In 2024, Hu and his team introduced a novel method for sensing visual and auditory signals through thermal energy detection. Their micro-TEG chip functions similarly to a hardware Fast Fourier Transform (FFT) device, demonstrating high sensitivity in detecting the rate and intensity of input energy.
Scaling
Hu has a big vision for novel approaches to dealing with wasted energy. In a presentation, he predicts that the global waste heat recovery market will exceed $128.8 billion by 2030. But Hu sees even bigger possibilities in unexpected places — like greenhouses. In the same presentation, he projects that the market for temperature-differential power generation could reach $200 billion annually.
Hu’s commercialization strategy targets two distinct markets.
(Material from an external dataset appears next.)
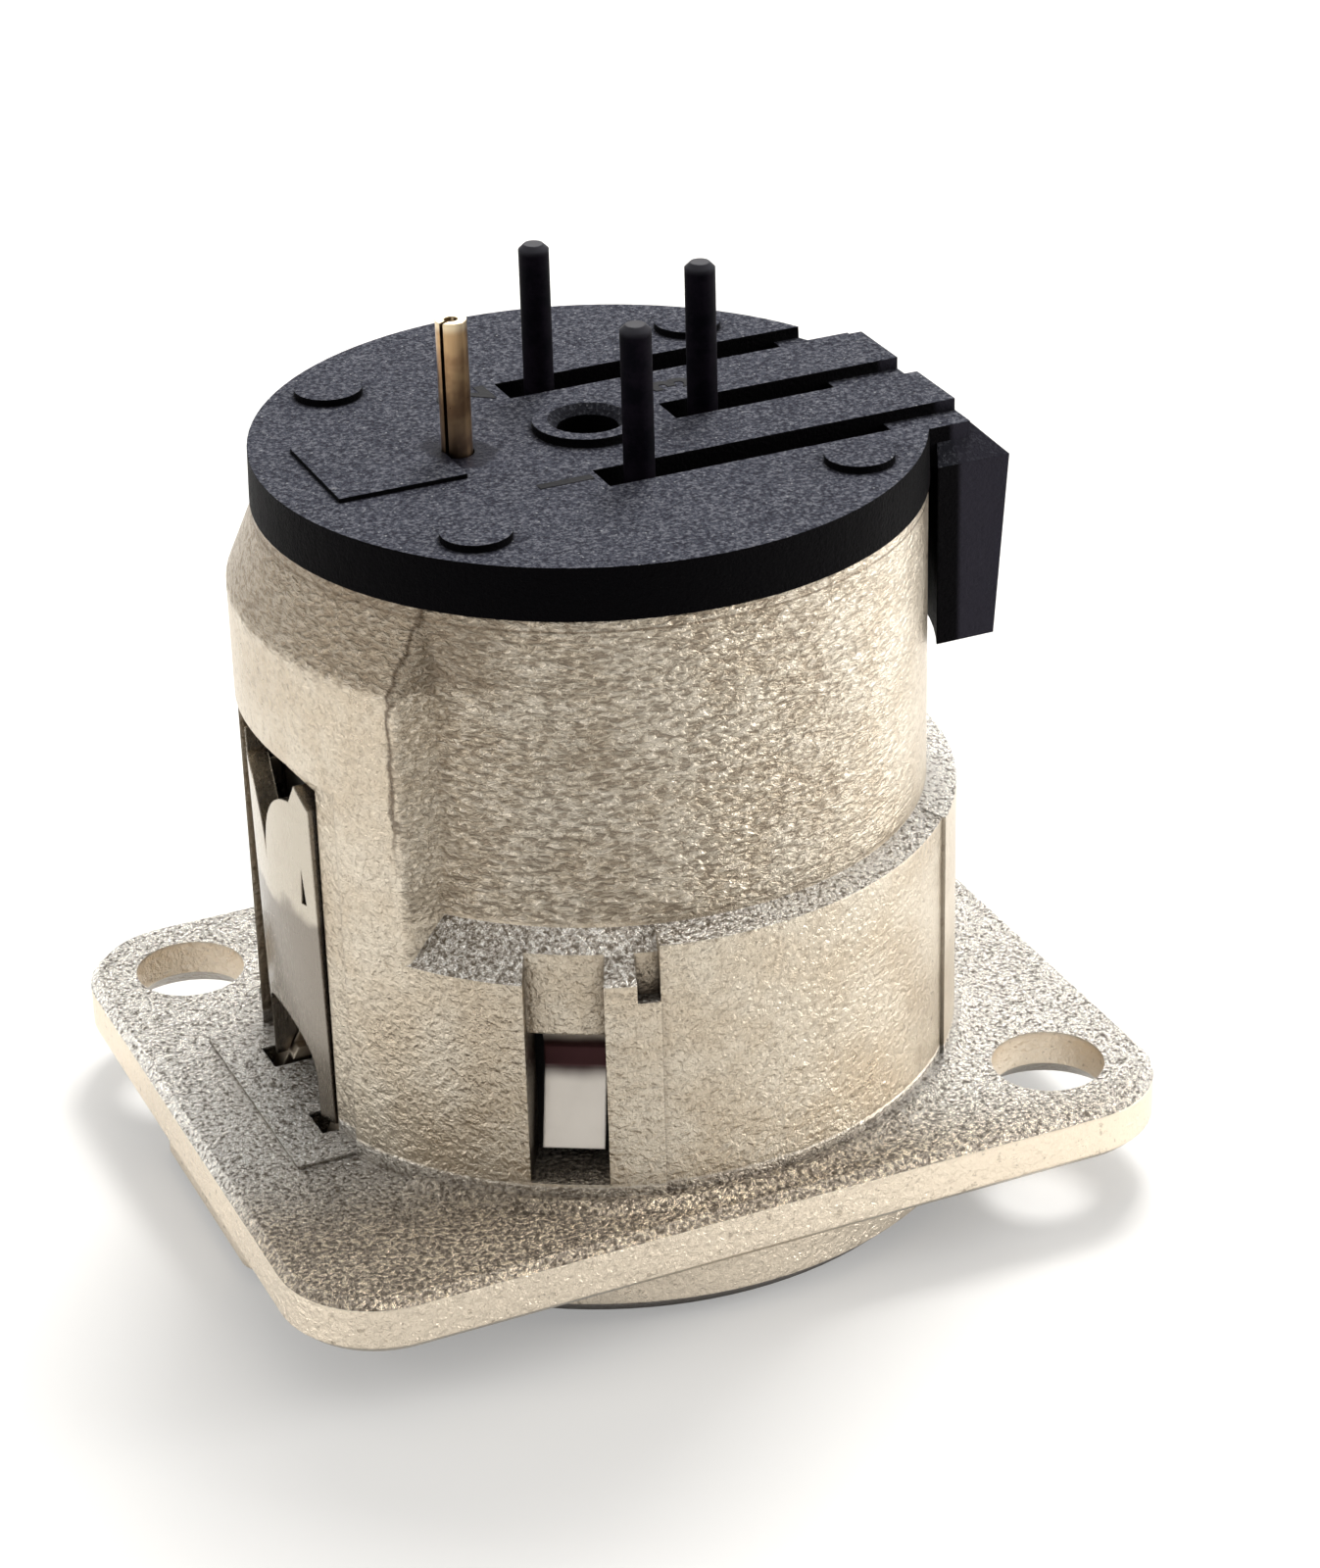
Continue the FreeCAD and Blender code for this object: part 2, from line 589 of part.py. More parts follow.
def latch_ears():
    """Ears folded in at the horns, with the two hinge pins."""
    middle = FLANGE_TOP + HINGE_HEIGHT
    half = EAR_HEIGHT / 2
    outer = sheet_side_out()
    inner = HINGE_OUT - HINGE_PIN_RADIUS - HINGE_CLEARANCE
    ear = box(-outer, -inner, LATCH_HALF_WIDTH - LATCH_THICKNESS, LATCH_HALF_WIDTH,
              middle - half, middle + half)
    pin_end = WINDOW_HALF_WIDTH + HINGE_PIN_LENGTH - HINGE_CLEARANCE
    start = point(-HINGE_OUT, LATCH_HALF_WIDTH - LATCH_THICKNESS, middle)
    pin = Part.makeCylinder(HINGE_PIN_RADIUS, pin_end - start.y, start, Y_AXIS)
    return both_sides(ear.fuse(pin))


def latch_feet():
    """Flattened leg ends whose lower inner corners are slanted to match the ramps."""
    low = FLANGE_TOP + LEG_BOTTOM
    inner = foot_inner_out()
    outer = sheet_side_out()
    section = [(inner + RAMP_SLOPE * RAMP_FACE, low, 0), (outer, low, 0), (outer, low + 2 * RAMP_FACE, 0),
               (inner + LATCH_THICKNESS / 2, low + 2 * RAMP_FACE, 0), (inner, low + RAMP_FACE, 0)]
    foot = side_slab(section, LATCH_HALF_WIDTH)
    return both_sides(foot.common(box(-FAR, 0, LEG_INNER, LATCH_HALF_WIDTH, 0, FAR)))


def ramp_side_cutter():
    """All that lies inside the slanted plane of the feet and the level of their inner face."""
    low = FLANGE_TOP + LEG_BOTTOM
    inner = foot_inner_out()
    high = low + 2 * RAMP_FACE
    section = [(0, low - FIT, 0), (inner + RAMP_SLOPE * (RAMP_FACE + FIT), low - FIT, 0),
               (inner, low + RAMP_FACE, 0), (inner, high, 0), (0, high, 0)]
    return side_slab(section, LATCH_HALF_WIDTH)


def latch():
    pivot = point(-HINGE_OUT, 0, FLANGE_TOP + HINGE_HEIGHT)
    sheet = latch_sheet().rotate(pivot, Y_AXIS, -LATCH_LEAN)
    sheet = sheet.cut(ramp_side_cutter())
    return sheet.fuse(latch_hook()).fuse(latch_ears()).fuse(latch_feet()).removeSplitter()


def latch_spring():
    """Bowed leaf on the pocket's floor whose wide end presses the horns outwards."""
    seat = POCKET_RADIUS + LEAF_THICKNESS / 2 + FIT
    narrow_top = FLANGE_TOP + HINGE_HEIGHT + EAR_HEIGHT / 2 + 4 * FIT
    bottom = narrow_top - LEAF_LENGTH
    top = narrow_top + LEAF_RISE
    path = [(seat, bottom), (seat, narrow_top), (seat + LEAF_BOW, top)]
    leaf = side_slab(folded_strip(path, LEAF_THICKNESS, LEAF_THICKNESS), LATCH_HALF_WIDTH - LATCH_GAP)
    lower_sides = box(-FAR, 0, LEAF_HALF_WIDTH, FAR, bottom - FIT, narrow_top)
    return leaf.cut(both_sides(lower_sides))


# Contact carrier and contacts

def contact_places():
    return [(0, -CONTACT_CIRCLE), (0, CONTACT_CIRCLE), (CONTACT_CIRCLE, 0)]


def contact_carrier():
    """Nose with three socket bores and a keyway, base that seats in the barrel."""
    top_radius = COUNTERBORE_RADIUS - FIT
    body = turned([(0, NOSE_SET_BACK), (NOSE_RADIUS - NOSE_EDGE, NOSE_SET_BACK),
                   (NOSE_RADIUS, NOSE_SET_BACK + NOSE_EDGE), (NOSE_RADIUS, BORE_DEPTH),
                   (top_radius, BORE_DEPTH), (top_radius, CARRIER_TOP), (0, CARRIER_TOP)])
    keyway = box(-FAR, -NOSE_RADIUS + KEYWAY_DEPTH, -KEYWAY_WIDTH / 2, KEYWAY_WIDTH / 2, 0, BORE_DEPTH)
    body = body.cut(keyway)
    for x, y in contact_places():
        body = body.cut(contact_passage(x, y))
    body = body.cut(rod(RING_HOLE_RADIUS, COVER_TOP - RING_DEPTH, FAR))
    strap_low = CARRIER_TOP - STRAP_THICKNESS - FIT
    half = STRAP_HALF_WIDTH + FIT
    strap = box(-FAR, -GROUND_PIN_OUT + TAIL_RADIUS + 2 * FIT, -half, half, strap_low, FAR)
    drop_inner = top_radius - STRAP_THICKNESS - 3 * FIT
    drop = box(-FAR, -drop_inner, -half, half, CARRIER_TOP - STRAP_DROP - FIT, FAR)
    return body.cut(strap).cut(drop)


def contact_passage(x, y):
    """Bore of one contact: pin entry with a lead-in, sleeve bore and shoulder seat."""
    entry = SOCKET_BORE_RADIUS + 2 * FIT
    lead = entry + NOSE_EDGE
    profile = [(0, 0), (lead, 0), (lead, NOSE_SET_BACK), (entry, NOSE_SET_BACK + NOSE_EDGE),
               (entry, SOCKET_FRONT - FIT), (SOCKET_RADIUS + FIT, SOCKET_FRONT - FIT),
               (SOCKET_RADIUS + FIT, SHOULDER_BOTTOM), (SHOULDER_RADIUS + FIT, SHOULDER_BOTTOM),
               (SHOULDER_RADIUS + FIT, FAR), (0, FAR)]
    return turned(profile).translate(point(x, y, 0))


def contact(x, y):
    """Turned contact: slotted socket at the front, shoulder, and the tail for the board."""
    socket_end = SOCKET_FRONT + SOCKET_DEPTH
    shoulder_top = SPIGOT_BOTTOM - FIT
    body = turned([(SOCKET_BORE_RADIUS, SOCKET_FRONT), (SOCKET_RADIUS, SOCKET_FRONT),
                   (SOCKET_RADIUS, SHOULDER_BOTTOM), (SHOULDER_RADIUS, SHOULDER_BOTTOM),
                   (SHOULDER_RADIUS, shoulder_top), (TAIL_RADIUS, shoulder_top),
                   (TAIL_RADIUS, TAIL_HEIGHT - TAIL_TIP), (TAIL_RADIUS - TAIL_TIP, TAIL_HEIGHT),
                   (0, TAIL_HEIGHT), (0, socket_end), (SOCKET_BORE_RADIUS, socket_end)])
    half = SOCKET_SLOT_WIDTH / 2
    slot = box(-SHOULDER_RADIUS, SHOULDER_RADIUS, -half, half, 0, SOCKET_FRONT + SOCKET_SLOT_DEPTH)
    slot = slot.rotate(ORIGIN, Z_AXIS, SOCKET_SLOT_ANGLE)
    return body.cut(slot).translate(point(x, y, 0))


# Grounding

def ground_pin():
    """Rolled tube with its seam, on a strap that is bent down against the shell."""
    strap_middle = CARRIER_TOP - STRAP_THICKNESS / 2
    end = COUNTERBORE_RADIUS - 2 * FIT - STRAP_THICKNESS / 2
    path = [(GROUND_PIN_OUT, strap_middle), (end, strap_middle), (end, CARRIER_TOP - STRAP_DROP)]
    strap = side_slab(folded_strip(path, STRAP_THICKNESS, STRAP_THICKNESS / 2), STRAP_HALF_WIDTH)
    low = CARRIER_TOP - STRAP_THICKNESS
    tube = turned([(GROUND_BORE_RADIUS, low), (TAIL_RADIUS, low), (TAIL_RADIUS, GROUND_PIN_HEIGHT),
                   (GROUND_BORE_RADIUS, GROUND_PIN_HEIGHT)])
    seam = box(0, FAR, -GROUND_SEAM / 2, GROUND_SEAM / 2, CARRIER_TOP, FAR)
    tube = tube.cut(seam.rotate(ORIGIN, Z_AXIS, GROUND_SEAM_ANGLE))
    tube = tube.translate(point(-GROUND_PIN_OUT, 0, 0))
    return strap.cut(rod(TAIL_RADIUS - FIT, 0, FAR, -GROUND_PIN_OUT)).fuse(tube)


def tongue_seat_out():
    return BORE_RADIUS + TONGUE_THICKNESS + 4 * FIT


def ground_spring():
    """Tongue held in the bore's groove, bowed into the bore and flared out at its free end."""
    seat = BORE_RADIUS + 2 * FIT + TONGUE_THICKNESS / 2
    top = BORE_DEPTH - FIT
    window_top = FLANGE_TOP + SIDE_WINDOW_TOP
    end = FLANGE_TOP + TONGUE_END
    drop = window_top - end
    path = [(seat, top), (seat, window_top), (BORE_RADIUS - TONGUE_BULGE, window_top - drop / 3),
            (BORE_RADIUS - TONGUE_BULGE, window_top - drop / 2), (BORE_RADIUS + TONGUE_FLARE, end)]
    strip = side_slab(folded_strip(path, TONGUE_THICKNESS, TONGUE_THICKNESS), TONGUE_WIDTH / 2)
    half = TONGUE_WIDTH / 2
    corners = [(point(-FAR, -half, end - 1), 0), (point(-FAR, half, end - 1), 0),
               (point(-FAR, half, FAR), 0), (point(-FAR, -half, FAR), 0)]
    outline = Part.Face(rounded_wire([(corner, TONGUE_CORNER if corner.z < end else radius)
                                      for corner, radius in corners])).extrude(point(FAR, 0, 0))
    return at_side_window(strip.common(outline))


# Rear cover

def cover_disc():
    """Disc with the spigot that centres it in the barrel."""
    spigot = COUNTERBORE_RADIUS - 2 * FIT
    return turned([(0, SPIGOT_BOTTOM), (spigot, SPIGOT_BOTTOM), (spigot, BARREL_TOP),
                   (COVER_RADIUS, BARREL_TOP), (COVER_RADIUS - COVER_DRAFT, COVER_TOP), (0, COVER_TOP)])


def side_block():
    """Hipped block outside the barrel, joined to the disc by a bridge."""
    eaves = COVER_TOP - BLOCK_ROOF
    bottom = eaves - BLOCK_LENGTH
    inside = UPPER_RADIUS / 2

    def level(out, half_width, height):
        corners = [point(inside, -half_width, height), point(out, -half_width, height),
                   point(out, half_width, height), point(inside, half_width, height)]
        return Part.makePolygon(corners + corners[:1])

    low = level(BLOCK_OUT - BLOCK_DRAFT, BLOCK_HALF_WIDTH, bottom)
    middle = level(BLOCK_OUT, BLOCK_HALF_WIDTH, eaves)
    high = level(BLOCK_OUT - BLOCK_ROOF, BLOCK_HALF_WIDTH - BLOCK_ROOF, COVER_TOP)
    body = Part.makeLoft([low, middle], True, True).fuse(Part.makeLoft([middle, high], True, True))
    body = body.cut(rod(UPPER_RADIUS + BLOCK_GAP, 0, FAR))
    bridge = box(inside, UPPER_RADIUS + 2 * BLOCK_GAP, -BRIDGE_HALF_WIDTH, BRIDGE_HALF_WIDTH,
                 BARREL_TOP, COVER_TOP)
    return body.fuse(bridge.cut(rod(COVER_RADIUS / 2, 0, FAR)))


def pin_channels():
    """Three channels that run from the pins to the block, deep first and shallow at the mouth."""
    channels = []
    starts = (CHANNEL_START, CHANNEL_START, MIDDLE_CHANNEL_START)
    for start, (_, y) in zip(starts, contact_places()):
        half = CHANNEL_WIDTH / 2
        deep = box(start, CHANNEL_STEP, y - half, y + half, COVER_TOP - CHANNEL_DEPTH, FAR)
        mouth = box(CHANNEL_STEP, FAR, y - half, y + half, COVER_TOP - CHANNEL_MOUTH_DEPTH, FAR)
        channels.append(deep.fuse(mouth))
    return channels[0].fuse(channels[1]).fuse(channels[2])


def cover_relief():
    """Pads, ring and plateau that stand on the disc."""
    ring = rod(RING_RADIUS, COVER_TOP - FIT, COVER_TOP + RING_HEIGHT)
    relief = ring.fuse(box(-PLATEAU_FAR, -PLATEAU_NEAR, PLATEAU_LOW, PLATEAU_HIGH, COVER_TOP - FIT,
                           COVER_TOP + PLATEAU_HEIGHT))
    for quarter in range(4):
        angle = math.radians(45 + 90 * quarter)
        x, y = PAD_CIRCLE * math.cos(angle), PAD_CIRCLE * math.sin(angle)
        relief = relief.fuse(rod(PAD_RADIUS, COVER_TOP - FIT, COVER_TOP + PAD_HEIGHT, x, y))
    return relief


def rear_cover():
    body = cover_disc().fuse(side_block()).cut(pin_channels()).fuse(cover_relief())
    for x, y in contact_places() + [(-GROUND_PIN_OUT, 0)]:
        body = body.cut(rod(TAIL_RADIUS + FIT, 0, FAR, x, y))
    sink = RING_HOLE_RADIUS + RING_HEIGHT
    top = COVER_TOP + RING_HEIGHT
    body = body.cut(rod(RING_HOLE_RADIUS, 0, FAR)).cut(cone(RING_HOLE_RADIUS, sink, top - RING_HEIGHT, top))
    return body.removeSplitter()


# Whole part

def sub_parts():
    parts = {
        "shell": shell(),
        "contact_carrier": contact_carrier(),
        "rear_cover": rear_cover(),
        "ground_pin": ground_pin(),
        "ground_spring": ground_spring(),
        "latch": latch(),
        "latch_spring": latch_spring(),
        "push_button": push_button(),
    }
    for number, (x, y) in enumerate(contact_places(), start=1):
        parts[f"contact_{number}"] = contact(x, y)
    return parts


def main():
    os.makedirs("parts", exist_ok=True)
    for name, shape in sub_parts().items():
        solids = shape.Solids
        box_size = shape.BoundBox
        print(f"{name:16s} solids {len(solids)} valid {shape.isValid()} volume {shape.Volume:9.2f} "
              f"x {box_size.XMin:.2f}..{box_size.XMax:.2f} y {box_size.YMin:.2f}..{box_size.YMax:.2f} "
              f"z {box_size.ZMin:.2f}..{box_size.ZMax:.2f}")
        shape = solids[0] if len(solids) == 1 else shape
        shape.exportStep(f"parts/{name}.step")


main()
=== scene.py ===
import math

import bpy
from mathutils import Matrix, Vector


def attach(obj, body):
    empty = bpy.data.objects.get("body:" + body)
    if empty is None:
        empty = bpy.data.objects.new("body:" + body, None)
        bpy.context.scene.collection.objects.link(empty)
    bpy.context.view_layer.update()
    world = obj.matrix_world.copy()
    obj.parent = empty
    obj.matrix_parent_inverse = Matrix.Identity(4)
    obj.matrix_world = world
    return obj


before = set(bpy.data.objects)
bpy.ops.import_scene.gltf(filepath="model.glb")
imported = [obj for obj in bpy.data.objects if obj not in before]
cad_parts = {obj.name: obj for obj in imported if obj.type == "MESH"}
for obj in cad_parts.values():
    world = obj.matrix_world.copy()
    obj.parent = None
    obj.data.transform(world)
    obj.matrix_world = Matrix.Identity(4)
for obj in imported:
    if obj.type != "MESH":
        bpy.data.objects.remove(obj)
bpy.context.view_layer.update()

MM = 0.001

# Places on the socket in millimetres, as the solids have them. The latch is on the -X side.
COVER_TOP = 25.92
BARREL_TOP = 24.17
BARREL_RADIUS = 10.9
LEDGE = 13.65
FLANGE_REAR = 4.05
HUMP_HALF = 7.0
HUMP_TOP = 21.45
HUMP_OUT = -8.0
BLOCK_OUT = 10.7
GROUND_PIN_OUT = 4.5
GROUND_PIN_TIP = 30.0
TAIL_TIP = 30.45
SLEEVE_TOP = 13.0

# The height at which the painted shade over the latch's lower part ends, and those between which the ground
# spring gets a band of painted shade
LATCH_PAINTED_SHADE_TOP = 12.0
SPRING_PAINTED_SHADE_BOTTOM = 7.5
SPRING_PAINTED_SHADE_TOP = 8.9

# Colours of the lamps
WARM_LIGHT = (1.0, 0.98, 0.95)
WINDOW_LIGHT = (1.0, 0.99, 0.97)
CEILING_LIGHT = (1.0, 0.985, 0.96)


def tone(red, green, blue):
    return (red, green, blue, 1.0)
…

The first involves energy harvesting for electronics, especially “high-end instruments” used in laboratories. The second market is transformative in scale: converting waste heat into power across industrial and agricultural sectors. In power plants alone, these devices could significantly improve overall efficiency. The same principles apply to manufacturing facilities, where continuous processes in glass, ceramic, and steel production maintain stable temperature gradients that could be tapped for power generation.
The technology offers something distinct in the renewable energy landscape: consistency. Unlike solar panels limited by daylight hours or wind turbines dependent on weather conditions, these devices can operate continuously. “We can do like the leaves on the trees — to collect the energy quietly, continuously, every day,” Hu says.
“When we have electricity, basically, electricity is money already, right?” Hu notes. “If you know somebody who’d like to join our effort, I really welcome it because it’s a global effort. It’s not just in China, right? Everybody needs it.”